Conference and Business Tourism Services in Kenya

This is an interesting piece. 

Apparently Kenya hosted 243 global and continental meetings in 2016 which attracted multi-billionaires and many Heads of State and government to the country.  In addition to conference tourism, Kenya is also seem as a business services hub by institutions seeking to access the greater EAC region and beyond.

Read more here.

Friday, December 2, 2016

EPZs and SEZs

The transformation of the policy, legal and regulatory framework of Export Processing Zones (EPZs) in Kenya will see them converted to Special Economic Zones (SEZs) and replicated in all 47 counties in the country. See more here.

The SEZ concept has evolved globally to include a wider range of economic activities with the aim of accelerating growth and development as opposed to only focusing on manufacturing for export. SEZs have been adopted in other countries such as China, Mauritius, Egypt and India and have widened the range of activities included in the economic zones to also accommodate companies with a domestic market orientation and those in the services industry. In Kenya the SEZ will widen the domestic market to include the EAC. 

The move from EPZ towards economic zones in Kenya will require the current EPZ Act to be amended. Further, there will be a need for the harmonization of the new Act with other government Acts and policies that may be hindering investment and effective investor facilitation in the zones.  A sound legal and regulatory framework is a necessary first step for a successful zone program, particularly one designed around private sector development and operations.
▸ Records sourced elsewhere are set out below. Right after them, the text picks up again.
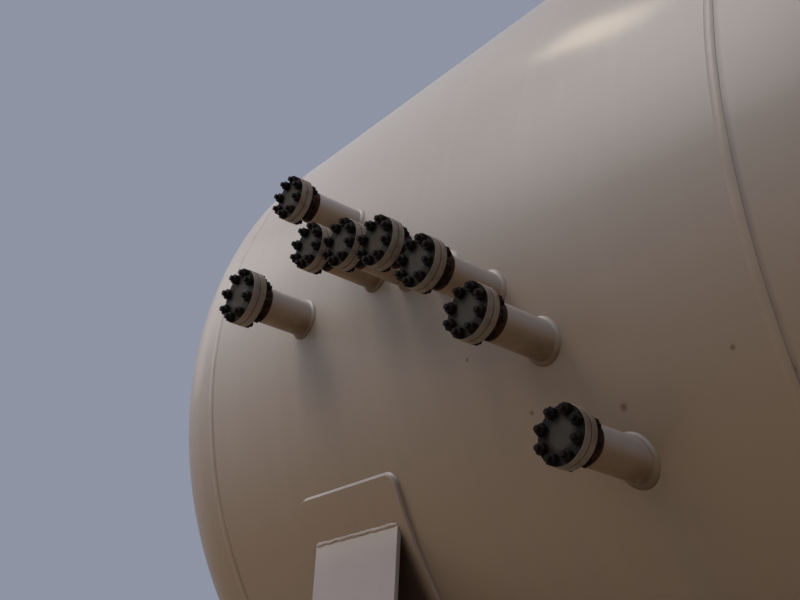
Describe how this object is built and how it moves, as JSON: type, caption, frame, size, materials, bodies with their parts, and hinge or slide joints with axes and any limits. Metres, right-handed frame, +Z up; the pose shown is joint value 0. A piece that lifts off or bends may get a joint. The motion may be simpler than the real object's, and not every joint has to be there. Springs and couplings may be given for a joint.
{
  "type": "crude oil desalter vessel",
  "caption": "Horizontal crude oil desalter vessel: pale painted steel drum with ellipsoidal heads on steel saddles and concrete piers, with a descending row of small blinded side nozzles.",
  "frame": {"origin": "on the ground under the vessel axis, at the centre of the left pier's underside", "axes": "+X along the vessel axis from the left saddle to the right one, +Z up, and the nozzles point along -Y"},
  "size_m": [14.09, 3.7706, 5],
  "materials": {
    "shell_paint": "weathered warm off-white paint, satin, with faint brush and rain marks",
    "saddle_paint": "flat light grey primer on plate with dark edges",
    "blind_steel": "dark grey-green forging with rusted studs and nuts",
    "concrete": "formed concrete, matt, with fine pores",
    "grout": "trowelled grout, matt"
  },
  "bodies": {
    "root": {"shell_course_1": "shell_paint", "shell_course_2": "shell_paint", "shell_course_3": "shell_paint", "shell_course_4": "shell_paint", "shell_course_5": "shell_paint", "head_left": "shell_paint", "head_right": "shell_paint", "nozzle_1": "shell_paint", "nozzle_2": "shell_paint", "nozzle_3": "shell_paint", "nozzle_4": "shell_paint", "nozzle_5": "shell_paint", "nozzle_6": "shell_paint", "nozzle_7": "shell_paint", "nozzle_8": "shell_paint", "blind_1": "blind_steel", "blind_2": "blind_steel", "blind_3": "blind_steel", "blind_4": "blind_steel", "blind_5": "blind_steel", "blind_6": "blind_steel", "blind_7": "blind_steel", "blind_8": "blind_steel", "saddle_left_wear_plate": "shell_paint", "saddle_left_web_and_ribs": "saddle_paint", "saddle_left_end_plate_front": "saddle_paint", "saddle_left_end_plate_back": "saddle_paint", "saddle_left_base_plate": "saddle_paint", "pier_left": "concrete", "grout_left": "grout", "saddle_right_wear_plate": "shell_paint", "saddle_right_web_and_ribs": "saddle_paint", "saddle_right_end_plate_front": "saddle_paint", "saddle_right_end_plate_back": "saddle_paint", "saddle_right_base_plate": "saddle_paint", "pier_right": "concrete", "grout_right": "grout"}
  },
  "joints": []
}
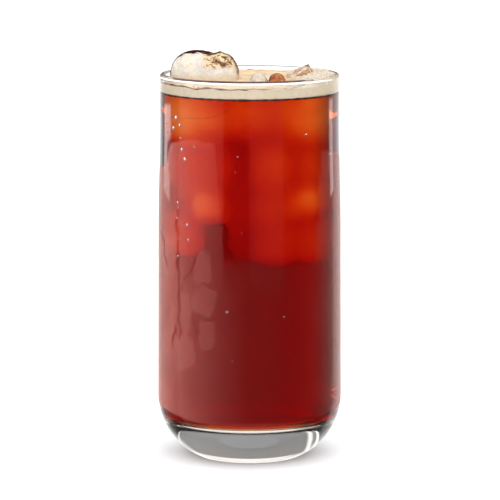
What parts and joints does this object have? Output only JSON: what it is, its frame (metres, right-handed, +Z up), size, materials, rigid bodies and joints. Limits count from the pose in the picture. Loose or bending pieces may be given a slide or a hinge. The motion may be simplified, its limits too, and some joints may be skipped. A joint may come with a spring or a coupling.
{
  "type": "iced tea",
  "caption": "Tall round-bottomed tumbler filled with dark red iced tea, under a layer of foam with ice standing out of it at the rim.",
  "frame": {"origin": "middle of the flat foot, on the surface that the glass stands on", "axes": "+Z up along the glass, -Y towards the front, +X to the right as seen from the front"},
  "size_m": [0.0702, 0.0702, 0.1547],
  "materials": {
    "glass": "clear polished soda-lime glass, 1.9 mm wall and a thick base",
    "tea": "clear dark red tea",
    "foam": "fine beige froth with small bubbles",
    "ice": "cloudy ice with wet clear edges stained brown by the tea"
  },
  "bodies": {
    "root": {"glass": "glass", "tea": "tea", "foam": "foam", "ice_chunk": "ice", "ice_bump": "ice", "ice_lump": "ice", "ice_shard": "ice"}
  },
  "joints": []
}
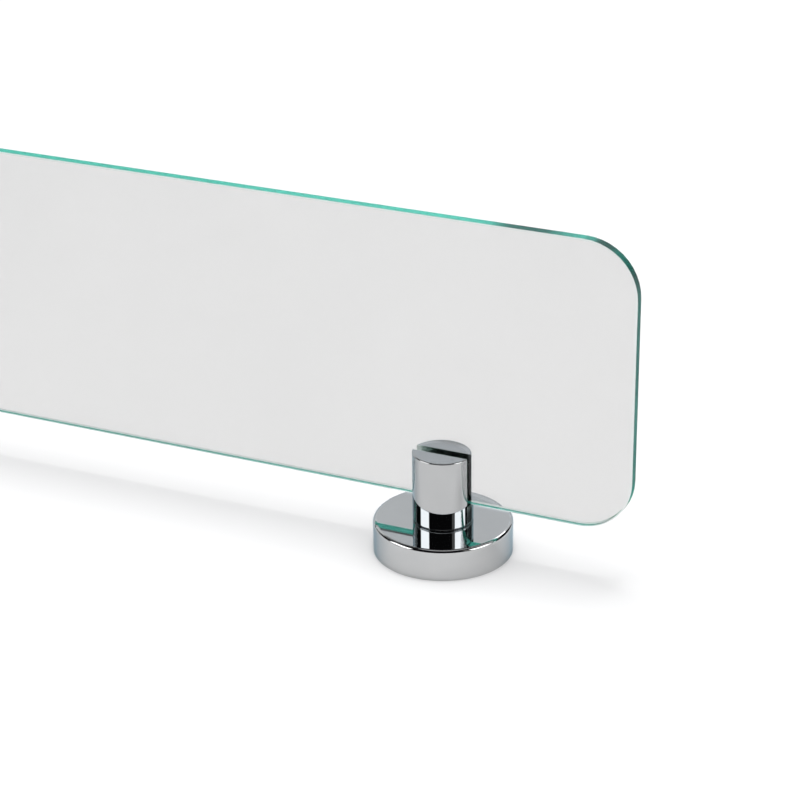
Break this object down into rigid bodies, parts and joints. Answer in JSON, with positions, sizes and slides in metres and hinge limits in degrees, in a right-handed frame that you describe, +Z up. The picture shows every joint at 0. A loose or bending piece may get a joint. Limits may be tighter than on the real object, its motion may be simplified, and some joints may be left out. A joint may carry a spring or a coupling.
{
  "type": "wall shelf",
  "caption": "Clear glass wall shelf with rounded corners, clamped in slotted chrome posts that stand on round chrome wall rosettes.",
  "frame": {"origin": "on the wall plane, midway between the two brackets, level with the middle of the glass", "axes": "+X along the shelf, to the right as seen from the front; +Y into the wall; +Z up, out of the face that things stand on"},
  "size_m": [0.6, 0.1429, 0.0564],
  "materials": {
    "glass": "clear float glass with a green tint in its polished edges",
    "rosette_chrome": "polished chrome plate",
    "post_chrome": "polished chrome plate",
    "clear_liner": "clear soft plastic",
    "plate_steel": "zinc plated steel",
    "bolt_steel": "zinc plated steel",
    "screw_steel": "stainless steel",
    "nylon": "natural nylon"
  },
  "bodies": {
    "brackets": {"rosette_left": "rosette_chrome", "post_left": "post_chrome", "slot_liner_left": "clear_liner", "wall_plate_left": "plate_steel", "post_bolt_left": "bolt_steel", "post_washer_left": "bolt_steel", "rosette_lock_screw_left": "screw_steel", "rosette_right": "rosette_chrome", "post_right": "post_chrome", "slot_liner_right": "clear_liner", "wall_plate_right": "plate_steel", "post_bolt_right": "bolt_steel", "post_washer_right": "bolt_steel", "rosette_lock_screw_right": "screw_steel"},
    "glass": {"glass_shelf": "glass"},
    "clamp_pad_left": {"clamp_pad_left": "nylon"},
    "clamp_screw_left": {"clamp_screw_left": "screw_steel"},
    "clamp_pad_right": {"clamp_pad_right": "nylon"},
    "clamp_screw_right": {"clamp_screw_right": "screw_steel"}
  },
  "joints": [
    {"name": "glass_slide", "type": "slide", "parent": "brackets", "child": "glass", "axis": [0, -1, 0], "range_m": [0, 0.02]},
    {"name": "clamp_travel_left", "type": "slide", "parent": "brackets", "child": "clamp_pad_left", "axis": [0, 0, -1], "range_m": [0, 0.0012]},
    {"name": "clamp_turn_left", "type": "hinge", "parent": "clamp_pad_left", "child": "clamp_screw_left", "pos_m": [-0.22, -0.031, -0.008], "axis": [0, 0, -1], "range_deg": [0, 540]},
    {"name": "clamp_travel_right", "type": "slide", "parent": "brackets", "child": "clamp_pad_right", "axis": [0, 0, -1], "range_m": [0, 0.0012]},
    {"name": "clamp_turn_right", "type": "hinge", "parent": "clamp_pad_right", "child": "clamp_screw_right", "pos_m": [0.22, -0.031, -0.008], "axis": [0, 0, -1], "range_deg": [0, 540]}
  ],
  "couplings": [
    {"joint": "clamp_turn_left", "follows": "clamp_travel_left", "rad_per_m": 7854},
    {"joint": "clamp_turn_right", "follows": "clamp_travel_right", "rad_per_m": 7854}
  ]
}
According to previous article found here on SEZs, China used a number of policies to ensure that technology transfer would take place domestically through the SEZ, through joint ventures between foreign investors and local firms and that strong domestic players would emerge. In fact, 100% foreign owned firms were a rarity among the leading players in the industry in China and the goverment can be applauded for a determined effort to capture and acquire domestic capabilities to build modern industries. 

According to the World Export Processing Zones Authority (WEPZA) zones have generally failed to have a catalytic effect in most African countries in part because they have been disconnected from wider economic strategies; they are often put in place and then left to operate on their own, with little effort to support domestic investment in the zones or to promote links, training, or upgrading. Unlocking the potential of zones appears to require clear strategic integration of the program as well as active government leadership to facilitate the positive impact of the zone.  According to the WEPZA, in Africa few, if any, appear to treat the zone programs as an important pillar of wider economic growth, industrialization, and trade strategy.
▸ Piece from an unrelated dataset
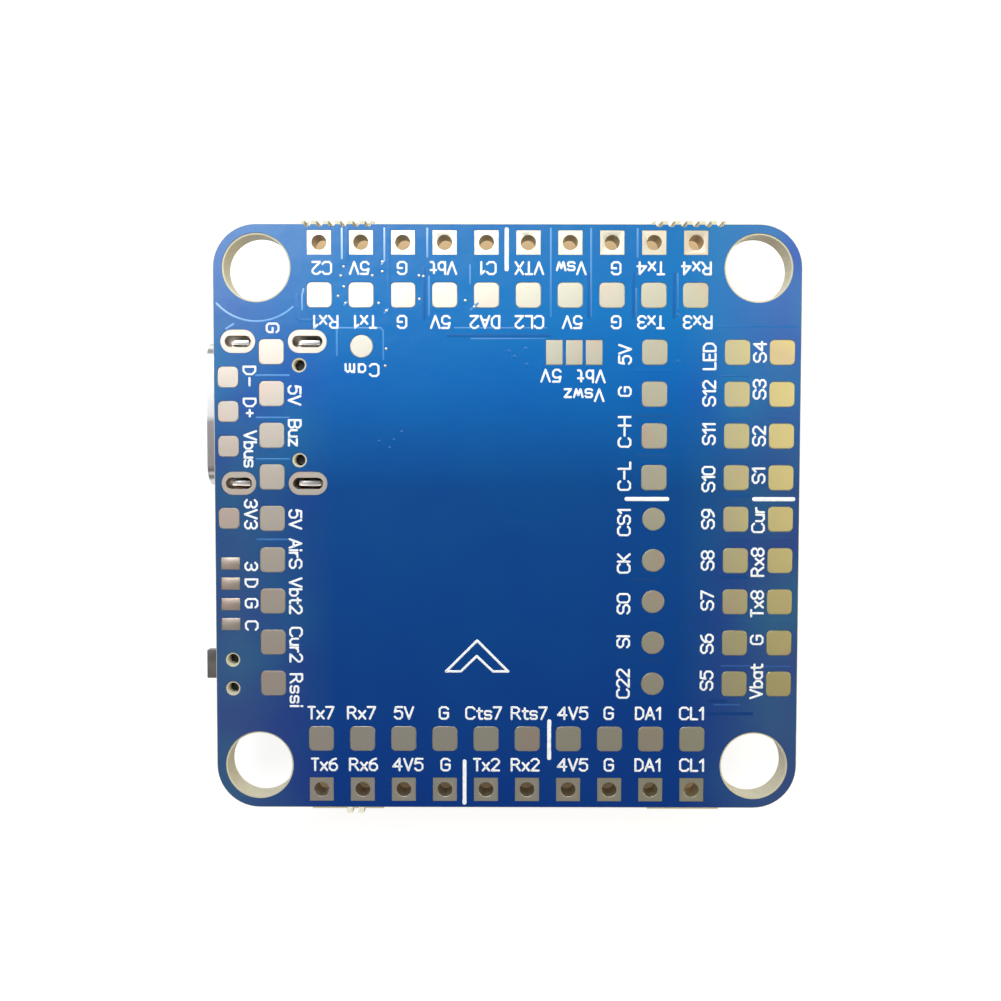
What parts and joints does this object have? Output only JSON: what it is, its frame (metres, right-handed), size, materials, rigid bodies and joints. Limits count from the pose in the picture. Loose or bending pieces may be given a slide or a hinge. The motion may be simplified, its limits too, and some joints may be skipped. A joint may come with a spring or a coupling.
{
  "type": "flight controller board",
  "caption": "Square autopilot circuit board for a small multirotor, with rows of solder pads and wire holes, corner mounting holes, plug sockets and a side-push boot button.",
  "frame": {"origin": "middle of the four mounting holes, on the solder-pad face of the laminate", "axes": "+Z out of the solder-pad face, +Y in the direction of flight, +X to its right; the parts hang on the -Z side"},
  "size_m": [0.037, 0.0363, 0.005],
  "materials": {
    "glass_epoxy": "sawn and drilled glass-fibre laminate",
    "blue_mask": "glossy blue solder mask",
    "tinned_copper": "satin tin-lead levelled copper",
    "stamped_steel": "satin nickel-plated stamped steel",
    "spring_steel": "bright spring steel",
    "gold_contact": "gold-plated copper alloy",
    "black_polymer": "matt black glass-filled polymer",
    "grey_polymer": "matt grey polymer",
    "cream_polymer": "satin cream nylon",
    "black_epoxy": "matt moulded epoxy",
    "green_substrate": "dark green package substrate",
    "solder": "bright solder",
    "tinned_lead": "satin tinned lead",
    "ferrite": "matt pressed iron powder",
    "tan_ceramic": "satin barium titanate ceramic",
    "dark_ceramic": "glazed resistor film on alumina",
    "crystal_ceramic": "matt brown alumina",
    "white_polymer": "matt white polymer",
    "clear_resin": "clear cast resin"
  },
  "bodies": {
    "board": {"laminate": "glass_epoxy", "pad_side_mask": "blue_mask", "part_side_mask": "blue_mask", "square_wire_pads": "tinned_copper", "round_signal_pads": "tinned_copper", "edge_pads": "tinned_copper", "jumper_pads": "tinned_copper", "header_barrels": "tinned_copper", "anchor_barrels": "tinned_copper", "component_lands": "tinned_copper", "usb_shell": "stamped_steel", "usb_insulator": "black_polymer", "usb_contacts": "gold_contact", "usb_midplate": "stamped_steel", "switch_base": "black_polymer", "switch_cover": "stamped_steel", "switch_dome": "spring_steel", "switch_terminals": "tinned_lead", "card_cover": "stamped_steel", "card_tray": "black_polymer", "card_contacts": "gold_contact", "card_detect_contacts": "gold_contact", "esc_socket": "cream_polymer", "can_socket": "cream_polymer", "video_socket": "cream_polymer", "esc_contacts": "tinned_lead", "can_contacts": "tinned_lead", "video_contacts": "tinned_lead", "socket_anchor_tabs": "tinned_lead", "processor_cap": "black_epoxy", "processor_substrate": "green_substrate", "processor_balls": "solder", "overlay_chip": "black_epoxy", "overlay_chip_leads": "tinned_lead", "motion_sensors": "black_epoxy", "pressure_sensor_base": "green_substrate", "pressure_sensor_lid": "stamped_steel", "can_transceiver": "black_epoxy", "can_transceiver_leads": "tinned_lead", "buck_regulator": "black_epoxy", "buck_regulator_leads": "tinned_lead", "inductor_core": "ferrite", "inductor_terminals": "tinned_lead", "linear_regulators": "black_epoxy", "linear_regulator_leads": "tinned_lead", "transistors": "black_epoxy", "transistor_leads": "tinned_lead", "crystal_bases": "crystal_ceramic", "crystal_lids": "stamped_steel", "status_led_bases": "white_polymer", "status_led_lenses": "clear_resin", "chip_resistors": "dark_ceramic", "chip_capacitors": "tan_ceramic", "chip_terminals": "tinned_lead", "power_capacitors": "tan_ceramic", "power_capacitor_terminals": "tinned_lead", "protection_diode": "black_epoxy", "protection_diode_terminals": "tinned_lead"},
    "button": {"switch_button": "grey_polymer"}
  },
  "joints": [
    {"name": "boot_press", "type": "slide", "parent": "board", "child": "button", "axis": [1, 0, 0], "range_m": [0, 0.0002], "stiffness_N_per_m": 6000, "springref_m": -0.0001}
  ]
}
In addition, high-level, active government commitment to zone programs is a significant contributor to their success. This support must be consistent over the long term: The evidence from even the most successful zone programs suggests that it normally takes 5–10 years after zones launch (thus, possibly 15 years or more from when a project was first conceived) before a zone begins to show signs of success. In analyzing the East Asian successes with economic zones, the role of political leadership— in terms of both vision and active support along the path of planning, implementation, and operation—is clear. African zone programs have largely failed to secure this kind of consistent and active commitment from senior political leaders. 
In cclosing, successful programs such as those in Mauritius, Malaysia, and China use their zones as part of a group of instruments designed to promote wider economic policy reform, diversification, and upgrading. They also have strong governmental leadership.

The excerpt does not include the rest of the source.